Example 3 – Singapore: Participation Exemption for Foreign-Sourced Dividends, Branch Profits, and Gains

Singapore provides a well-regarded participation exemption regime designed to attract multinational companies as a gateway to Asia.

Features:

  • Qualifying Foreign Income: Singapore’s participation exemption applies to foreign-sourced dividends, branch profits, and foreign-sourced gains on the sale of shares.
  • Eligibility Criteria:
    • Foreign Tax Condition: The income must be subject to a headline tax rate of at least 15% in the foreign jurisdiction.
    • Subject to Tax Condition: The income should be subject to tax in the foreign jurisdiction to avoid double non-taxation.
    • Economic Substance Requirement: The Singapore entity must demonstrate a reasonable level of economic activity in Singapore to support the participation exemption claim.
  • Administration: Singapore requires companies to apply for this exemption, rather than granting it automatically, to ensure adherence to conditions.

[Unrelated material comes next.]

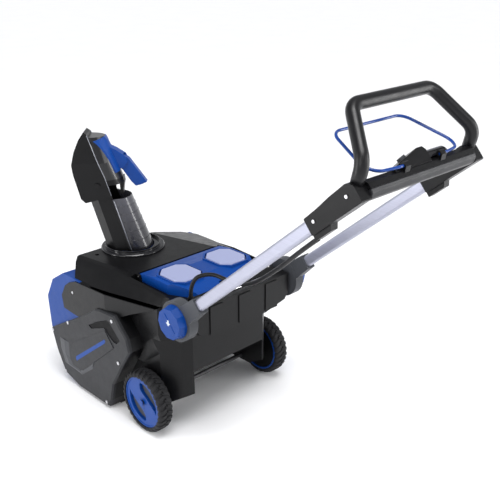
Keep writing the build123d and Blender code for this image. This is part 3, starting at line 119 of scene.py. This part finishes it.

Benefits: Singapore’s regime allows multinational groups with regional holdings to operate tax-efficiently. For instance, a Singaporean company with a stake in a manufacturing subsidiary in India can receive dividends and branch profits from this subsidiary tax-free in Singapore, as long as the Indian tax rate is at least 15%. This exemption boosts Singapore’s appeal as a corporate hub for managing regional investments.

Challenges: Singapore’s stringent economic substance requirement means that holding companies without local business activities may not qualify. Additionally, Singapore’s approach to exempting gains from the sale of shares is limited to qualifying investments only, which can require rigorous documentation.


In Closing

The Participation Exemption Regime represents an essential tool in international tax planning, allowing companies to repatriate income without incurring double taxation. While it offers substantial tax efficiency and supports economic growth, the regime must be balanced with robust anti-abuse measures. Tax professionals and multinational enterprises should consider both the benefits and challenges of this exemption to ensure compliance and maximise its potential.